- What is required -
In the entries below, find the line containing "base_disc(white, parts)" and the line containing "for node in". Copy those two lines and everything between them exactly, and only that.

- Rows from a 3D modeling dataset -
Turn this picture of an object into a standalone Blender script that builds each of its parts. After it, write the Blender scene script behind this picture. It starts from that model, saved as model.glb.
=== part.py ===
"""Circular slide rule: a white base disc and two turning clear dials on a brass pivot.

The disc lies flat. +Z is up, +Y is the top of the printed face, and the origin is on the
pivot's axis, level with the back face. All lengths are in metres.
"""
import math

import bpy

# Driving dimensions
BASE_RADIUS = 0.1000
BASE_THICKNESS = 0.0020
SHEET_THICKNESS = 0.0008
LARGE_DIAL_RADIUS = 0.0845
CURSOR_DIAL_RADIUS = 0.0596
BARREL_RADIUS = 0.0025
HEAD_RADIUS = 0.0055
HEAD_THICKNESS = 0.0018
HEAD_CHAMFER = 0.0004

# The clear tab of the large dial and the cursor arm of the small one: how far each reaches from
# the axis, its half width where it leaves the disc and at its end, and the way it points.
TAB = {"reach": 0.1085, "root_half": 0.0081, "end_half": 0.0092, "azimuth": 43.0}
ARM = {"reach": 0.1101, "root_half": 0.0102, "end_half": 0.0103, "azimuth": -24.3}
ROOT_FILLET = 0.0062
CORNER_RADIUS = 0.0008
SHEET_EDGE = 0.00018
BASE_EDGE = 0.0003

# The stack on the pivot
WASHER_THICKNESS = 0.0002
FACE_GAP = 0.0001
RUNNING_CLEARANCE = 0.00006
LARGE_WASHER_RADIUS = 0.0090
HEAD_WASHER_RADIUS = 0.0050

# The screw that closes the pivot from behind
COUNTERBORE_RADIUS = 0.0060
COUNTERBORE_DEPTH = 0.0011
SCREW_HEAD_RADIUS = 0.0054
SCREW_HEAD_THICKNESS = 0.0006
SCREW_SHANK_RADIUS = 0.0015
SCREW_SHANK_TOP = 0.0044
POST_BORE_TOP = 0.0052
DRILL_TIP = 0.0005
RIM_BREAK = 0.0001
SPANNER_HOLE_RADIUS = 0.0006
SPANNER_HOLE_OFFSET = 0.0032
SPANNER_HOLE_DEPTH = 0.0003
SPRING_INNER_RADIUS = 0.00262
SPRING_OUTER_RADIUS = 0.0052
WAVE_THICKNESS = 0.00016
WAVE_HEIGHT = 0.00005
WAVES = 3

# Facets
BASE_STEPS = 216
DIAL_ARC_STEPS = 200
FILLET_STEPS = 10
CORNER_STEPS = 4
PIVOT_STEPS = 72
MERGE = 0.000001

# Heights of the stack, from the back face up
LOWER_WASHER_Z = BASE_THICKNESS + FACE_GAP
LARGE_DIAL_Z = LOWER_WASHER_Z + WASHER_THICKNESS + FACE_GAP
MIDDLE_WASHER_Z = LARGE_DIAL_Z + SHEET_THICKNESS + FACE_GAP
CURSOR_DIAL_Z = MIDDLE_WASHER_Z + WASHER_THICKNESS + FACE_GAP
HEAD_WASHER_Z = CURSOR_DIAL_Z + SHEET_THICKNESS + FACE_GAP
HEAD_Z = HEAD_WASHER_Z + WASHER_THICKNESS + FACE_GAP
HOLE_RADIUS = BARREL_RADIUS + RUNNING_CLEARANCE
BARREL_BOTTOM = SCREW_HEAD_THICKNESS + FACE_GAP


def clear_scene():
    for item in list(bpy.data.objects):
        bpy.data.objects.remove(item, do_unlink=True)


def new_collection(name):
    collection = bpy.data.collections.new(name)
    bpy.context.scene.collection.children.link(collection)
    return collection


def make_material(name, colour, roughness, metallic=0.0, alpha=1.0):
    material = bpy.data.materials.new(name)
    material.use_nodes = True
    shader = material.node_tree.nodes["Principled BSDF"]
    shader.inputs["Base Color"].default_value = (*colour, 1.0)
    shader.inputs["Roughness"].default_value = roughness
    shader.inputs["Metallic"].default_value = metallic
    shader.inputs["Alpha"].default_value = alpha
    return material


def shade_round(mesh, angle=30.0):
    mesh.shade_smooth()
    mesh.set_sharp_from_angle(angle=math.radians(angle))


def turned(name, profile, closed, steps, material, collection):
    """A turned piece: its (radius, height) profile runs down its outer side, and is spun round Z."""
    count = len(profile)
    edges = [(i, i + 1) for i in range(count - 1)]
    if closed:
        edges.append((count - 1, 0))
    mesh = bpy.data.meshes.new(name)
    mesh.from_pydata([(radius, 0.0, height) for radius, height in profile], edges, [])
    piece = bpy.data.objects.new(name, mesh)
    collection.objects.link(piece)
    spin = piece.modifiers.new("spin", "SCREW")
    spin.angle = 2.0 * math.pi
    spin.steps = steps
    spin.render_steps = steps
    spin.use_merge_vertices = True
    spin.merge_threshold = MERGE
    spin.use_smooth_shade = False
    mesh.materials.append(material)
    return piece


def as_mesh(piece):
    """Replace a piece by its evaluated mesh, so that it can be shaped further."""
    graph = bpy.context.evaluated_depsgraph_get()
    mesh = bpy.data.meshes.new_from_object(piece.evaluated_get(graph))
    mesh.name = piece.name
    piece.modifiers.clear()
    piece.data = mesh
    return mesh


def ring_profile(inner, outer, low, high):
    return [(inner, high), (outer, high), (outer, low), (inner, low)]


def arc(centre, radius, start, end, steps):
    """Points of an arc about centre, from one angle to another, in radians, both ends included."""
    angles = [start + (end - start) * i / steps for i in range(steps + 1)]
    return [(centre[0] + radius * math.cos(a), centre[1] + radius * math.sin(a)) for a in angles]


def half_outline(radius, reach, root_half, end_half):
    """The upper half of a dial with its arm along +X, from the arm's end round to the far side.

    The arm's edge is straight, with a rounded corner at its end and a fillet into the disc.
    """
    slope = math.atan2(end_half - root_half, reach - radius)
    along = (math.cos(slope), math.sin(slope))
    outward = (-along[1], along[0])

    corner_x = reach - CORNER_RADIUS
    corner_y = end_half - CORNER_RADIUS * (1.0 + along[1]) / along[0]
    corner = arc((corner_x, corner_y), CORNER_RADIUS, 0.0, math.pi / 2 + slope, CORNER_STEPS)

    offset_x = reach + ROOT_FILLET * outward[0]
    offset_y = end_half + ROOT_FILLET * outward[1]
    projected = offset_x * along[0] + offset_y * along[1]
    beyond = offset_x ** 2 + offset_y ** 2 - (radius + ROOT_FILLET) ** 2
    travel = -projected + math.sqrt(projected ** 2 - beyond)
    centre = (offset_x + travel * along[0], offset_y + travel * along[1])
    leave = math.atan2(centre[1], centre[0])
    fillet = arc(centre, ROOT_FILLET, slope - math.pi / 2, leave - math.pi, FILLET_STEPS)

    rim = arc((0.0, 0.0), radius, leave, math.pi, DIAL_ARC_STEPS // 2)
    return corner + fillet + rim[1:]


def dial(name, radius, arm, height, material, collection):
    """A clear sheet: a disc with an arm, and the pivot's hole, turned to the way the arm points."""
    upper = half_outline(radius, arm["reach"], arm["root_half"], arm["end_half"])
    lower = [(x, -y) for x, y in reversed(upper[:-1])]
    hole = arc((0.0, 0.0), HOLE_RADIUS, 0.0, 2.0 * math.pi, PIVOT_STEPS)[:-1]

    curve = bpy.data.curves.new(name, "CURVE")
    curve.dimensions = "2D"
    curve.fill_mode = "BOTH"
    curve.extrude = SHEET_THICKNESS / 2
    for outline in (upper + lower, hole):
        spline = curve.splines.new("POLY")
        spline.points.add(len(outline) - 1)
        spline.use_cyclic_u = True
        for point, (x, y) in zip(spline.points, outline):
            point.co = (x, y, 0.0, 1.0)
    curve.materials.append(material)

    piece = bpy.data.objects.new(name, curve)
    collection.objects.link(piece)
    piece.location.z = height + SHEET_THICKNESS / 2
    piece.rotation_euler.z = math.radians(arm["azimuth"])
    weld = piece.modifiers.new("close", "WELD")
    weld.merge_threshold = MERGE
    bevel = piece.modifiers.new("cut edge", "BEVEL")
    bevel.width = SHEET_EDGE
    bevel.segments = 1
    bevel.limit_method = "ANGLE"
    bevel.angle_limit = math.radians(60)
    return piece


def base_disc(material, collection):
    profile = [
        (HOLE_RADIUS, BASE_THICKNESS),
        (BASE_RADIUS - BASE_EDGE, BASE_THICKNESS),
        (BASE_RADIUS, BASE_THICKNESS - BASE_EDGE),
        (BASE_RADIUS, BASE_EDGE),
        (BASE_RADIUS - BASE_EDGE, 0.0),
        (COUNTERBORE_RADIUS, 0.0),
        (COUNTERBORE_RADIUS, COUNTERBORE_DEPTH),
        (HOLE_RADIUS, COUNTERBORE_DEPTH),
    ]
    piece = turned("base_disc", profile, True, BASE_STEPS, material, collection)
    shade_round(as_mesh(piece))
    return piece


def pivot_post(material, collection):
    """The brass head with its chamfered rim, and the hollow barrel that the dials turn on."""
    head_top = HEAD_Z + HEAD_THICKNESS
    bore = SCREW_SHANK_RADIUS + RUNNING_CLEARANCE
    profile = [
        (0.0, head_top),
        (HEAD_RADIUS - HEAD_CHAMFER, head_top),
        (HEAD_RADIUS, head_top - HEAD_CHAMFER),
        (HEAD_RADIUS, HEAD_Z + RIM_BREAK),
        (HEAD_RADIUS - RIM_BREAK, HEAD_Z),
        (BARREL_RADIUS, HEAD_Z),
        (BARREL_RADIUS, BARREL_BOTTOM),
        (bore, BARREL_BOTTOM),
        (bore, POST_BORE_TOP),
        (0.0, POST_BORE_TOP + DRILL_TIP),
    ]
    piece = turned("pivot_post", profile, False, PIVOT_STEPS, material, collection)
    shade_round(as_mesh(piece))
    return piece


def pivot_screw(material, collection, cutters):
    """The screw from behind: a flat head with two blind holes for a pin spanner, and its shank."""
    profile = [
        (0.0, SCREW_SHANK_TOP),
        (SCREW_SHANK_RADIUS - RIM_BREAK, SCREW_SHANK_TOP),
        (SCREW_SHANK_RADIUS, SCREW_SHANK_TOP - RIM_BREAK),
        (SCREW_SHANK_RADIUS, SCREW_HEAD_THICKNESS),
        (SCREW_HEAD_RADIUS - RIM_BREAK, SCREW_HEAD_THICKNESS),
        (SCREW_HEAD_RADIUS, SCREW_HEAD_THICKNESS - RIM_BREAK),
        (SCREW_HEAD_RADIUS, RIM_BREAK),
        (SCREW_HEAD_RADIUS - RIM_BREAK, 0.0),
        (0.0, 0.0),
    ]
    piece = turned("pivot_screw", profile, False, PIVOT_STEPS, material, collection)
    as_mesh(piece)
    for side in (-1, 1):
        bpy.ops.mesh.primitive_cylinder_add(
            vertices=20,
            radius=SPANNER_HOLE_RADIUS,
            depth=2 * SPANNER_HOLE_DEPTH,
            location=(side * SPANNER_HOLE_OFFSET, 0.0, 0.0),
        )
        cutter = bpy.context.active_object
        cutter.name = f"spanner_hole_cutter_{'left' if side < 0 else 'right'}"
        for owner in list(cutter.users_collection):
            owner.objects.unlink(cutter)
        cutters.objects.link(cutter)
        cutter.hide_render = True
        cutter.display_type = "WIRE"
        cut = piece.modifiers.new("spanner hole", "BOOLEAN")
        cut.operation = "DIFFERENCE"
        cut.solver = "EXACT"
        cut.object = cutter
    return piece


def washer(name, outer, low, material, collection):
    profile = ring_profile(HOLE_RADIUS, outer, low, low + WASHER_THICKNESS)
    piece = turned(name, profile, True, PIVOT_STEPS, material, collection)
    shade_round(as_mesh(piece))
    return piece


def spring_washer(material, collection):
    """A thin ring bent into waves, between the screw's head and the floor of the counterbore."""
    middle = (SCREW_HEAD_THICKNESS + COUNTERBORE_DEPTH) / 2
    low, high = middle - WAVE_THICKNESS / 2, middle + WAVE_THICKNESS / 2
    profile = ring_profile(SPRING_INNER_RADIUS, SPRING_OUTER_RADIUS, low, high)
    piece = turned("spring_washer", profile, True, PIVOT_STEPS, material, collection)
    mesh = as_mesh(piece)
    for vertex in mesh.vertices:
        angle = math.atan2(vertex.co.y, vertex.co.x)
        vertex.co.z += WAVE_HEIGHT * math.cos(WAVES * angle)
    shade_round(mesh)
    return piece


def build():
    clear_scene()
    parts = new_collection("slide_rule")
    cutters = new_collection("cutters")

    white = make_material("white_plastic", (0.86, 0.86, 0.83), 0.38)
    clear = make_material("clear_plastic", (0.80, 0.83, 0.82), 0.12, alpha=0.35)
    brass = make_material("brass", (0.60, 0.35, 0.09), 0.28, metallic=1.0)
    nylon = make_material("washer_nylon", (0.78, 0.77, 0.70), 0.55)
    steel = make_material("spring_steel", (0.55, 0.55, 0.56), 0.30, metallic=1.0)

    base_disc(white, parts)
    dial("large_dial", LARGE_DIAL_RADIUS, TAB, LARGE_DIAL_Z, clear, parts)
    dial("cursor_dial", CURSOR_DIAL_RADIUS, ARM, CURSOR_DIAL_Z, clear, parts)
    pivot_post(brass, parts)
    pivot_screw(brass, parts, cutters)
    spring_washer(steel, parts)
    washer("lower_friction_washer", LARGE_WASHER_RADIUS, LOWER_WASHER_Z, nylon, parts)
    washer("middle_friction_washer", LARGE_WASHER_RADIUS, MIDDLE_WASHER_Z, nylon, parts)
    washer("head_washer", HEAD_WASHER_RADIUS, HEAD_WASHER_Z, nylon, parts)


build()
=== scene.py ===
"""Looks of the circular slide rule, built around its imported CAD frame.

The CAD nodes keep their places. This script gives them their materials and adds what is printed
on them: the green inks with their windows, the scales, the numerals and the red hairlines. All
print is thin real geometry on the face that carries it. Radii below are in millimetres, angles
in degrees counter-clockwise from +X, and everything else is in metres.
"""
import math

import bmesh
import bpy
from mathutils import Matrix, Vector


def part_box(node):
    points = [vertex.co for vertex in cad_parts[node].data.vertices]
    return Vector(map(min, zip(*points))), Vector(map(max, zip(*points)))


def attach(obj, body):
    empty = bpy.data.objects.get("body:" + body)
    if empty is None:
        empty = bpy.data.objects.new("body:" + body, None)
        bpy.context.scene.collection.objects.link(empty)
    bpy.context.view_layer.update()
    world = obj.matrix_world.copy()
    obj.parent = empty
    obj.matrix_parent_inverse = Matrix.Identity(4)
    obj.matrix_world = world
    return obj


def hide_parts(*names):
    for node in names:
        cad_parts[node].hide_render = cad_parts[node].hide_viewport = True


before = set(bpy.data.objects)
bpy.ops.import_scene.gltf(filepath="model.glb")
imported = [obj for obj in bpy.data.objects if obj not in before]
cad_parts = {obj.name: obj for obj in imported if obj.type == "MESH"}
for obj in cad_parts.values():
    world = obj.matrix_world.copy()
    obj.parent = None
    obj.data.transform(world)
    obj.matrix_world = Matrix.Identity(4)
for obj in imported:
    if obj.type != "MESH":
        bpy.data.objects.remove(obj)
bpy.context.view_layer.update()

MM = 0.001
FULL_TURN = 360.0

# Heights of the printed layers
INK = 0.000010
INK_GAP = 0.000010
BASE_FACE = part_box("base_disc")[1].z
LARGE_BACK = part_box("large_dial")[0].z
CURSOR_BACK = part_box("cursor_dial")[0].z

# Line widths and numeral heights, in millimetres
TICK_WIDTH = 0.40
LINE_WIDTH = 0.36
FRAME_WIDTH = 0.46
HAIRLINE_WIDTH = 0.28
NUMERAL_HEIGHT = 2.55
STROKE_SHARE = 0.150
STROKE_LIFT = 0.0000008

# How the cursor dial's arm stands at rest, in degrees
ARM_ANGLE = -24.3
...
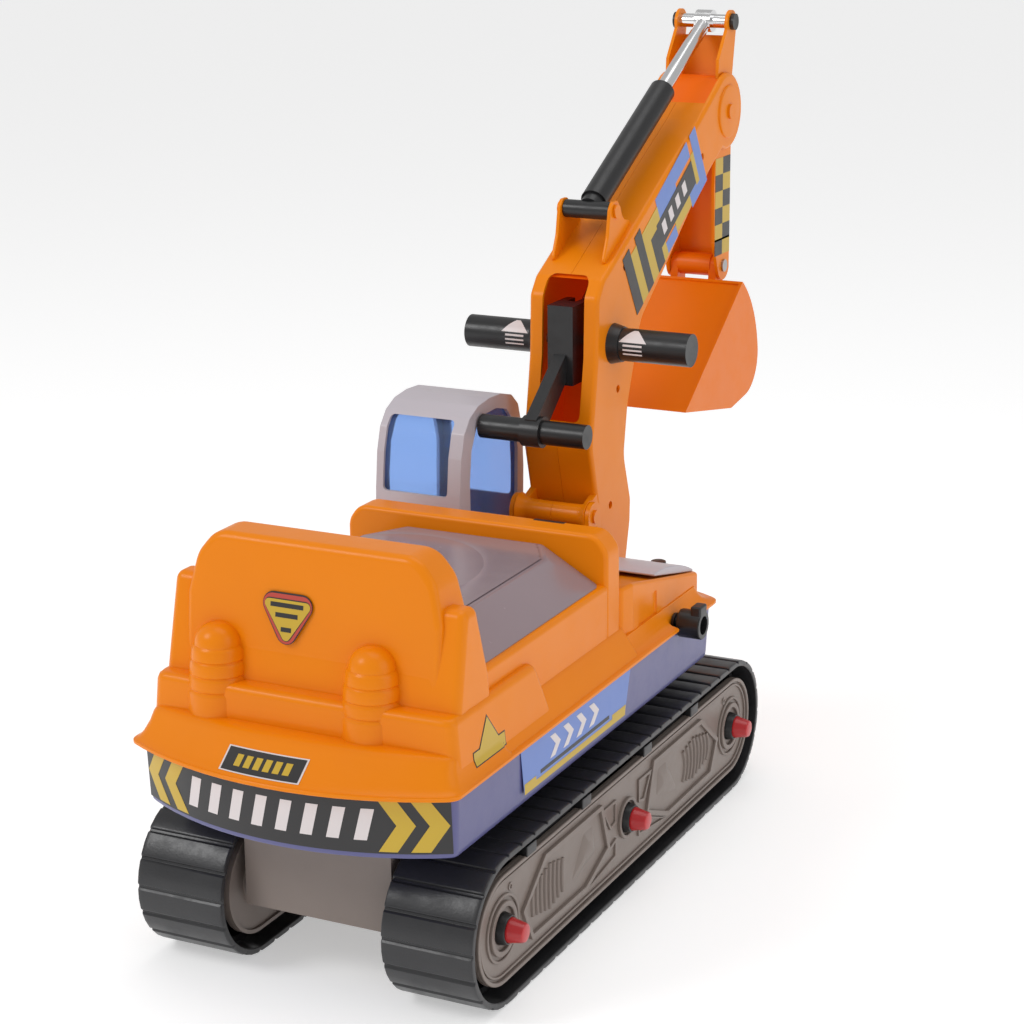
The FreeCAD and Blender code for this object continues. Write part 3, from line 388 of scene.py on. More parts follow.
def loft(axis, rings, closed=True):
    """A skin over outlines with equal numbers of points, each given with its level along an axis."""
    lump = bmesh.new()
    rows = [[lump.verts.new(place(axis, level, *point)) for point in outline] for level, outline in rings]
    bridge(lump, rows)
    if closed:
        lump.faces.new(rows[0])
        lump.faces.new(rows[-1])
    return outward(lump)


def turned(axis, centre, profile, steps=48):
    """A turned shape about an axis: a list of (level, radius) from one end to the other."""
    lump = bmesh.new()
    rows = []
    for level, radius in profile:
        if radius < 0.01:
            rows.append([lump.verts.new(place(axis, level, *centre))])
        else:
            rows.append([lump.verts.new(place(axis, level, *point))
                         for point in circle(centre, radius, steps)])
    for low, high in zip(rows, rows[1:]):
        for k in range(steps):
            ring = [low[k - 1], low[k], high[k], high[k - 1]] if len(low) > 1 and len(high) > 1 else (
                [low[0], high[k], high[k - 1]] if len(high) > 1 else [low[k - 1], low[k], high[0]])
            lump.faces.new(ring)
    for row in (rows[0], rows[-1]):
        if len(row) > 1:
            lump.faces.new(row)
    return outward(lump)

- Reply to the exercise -
    base_disc(white, parts)
    dial("large_dial", LARGE_DIAL_RADIUS, TAB, LARGE_DIAL_Z, clear, parts)
    dial("cursor_dial", CURSOR_DIAL_RADIUS, ARM, CURSOR_DIAL_Z, clear, parts)
    pivot_post(brass, parts)
    pivot_screw(brass, parts, cutters)
    spring_washer(steel, parts)
    washer("lower_friction_washer", LARGE_WASHER_RADIUS, LOWER_WASHER_Z, nylon, parts)
    washer("middle_friction_washer", LARGE_WASHER_RADIUS, MIDDLE_WASHER_Z, nylon, parts)
    washer("head_washer", HEAD_WASHER_RADIUS, HEAD_WASHER_Z, nylon, parts)


build()
=== scene.py ===
"""Looks of the circular slide rule, built around its imported CAD frame.

The CAD nodes keep their places. This script gives them their materials and adds what is printed
on them: the green inks with their windows, the scales, the numerals and the red hairlines. All
print is thin real geometry on the face that carries it. Radii below are in millimetres, angles
in degrees counter-clockwise from +X, and everything else is in metres.
"""
import math

import bmesh
import bpy
from mathutils import Matrix, Vector


def part_box(node):
    points = [vertex.co for vertex in cad_parts[node].data.vertices]
    return Vector(map(min, zip(*points))), Vector(map(max, zip(*points)))


def attach(obj, body):
    empty = bpy.data.objects.get("body:" + body)
    if empty is None:
        empty = bpy.data.objects.new("body:" + body, None)
        bpy.context.scene.collection.objects.link(empty)
    bpy.context.view_layer.update()
    world = obj.matrix_world.copy()
    obj.parent = empty
    obj.matrix_parent_inverse = Matrix.Identity(4)
    obj.matrix_world = world
    return obj


def hide_parts(*names):
    for node in names:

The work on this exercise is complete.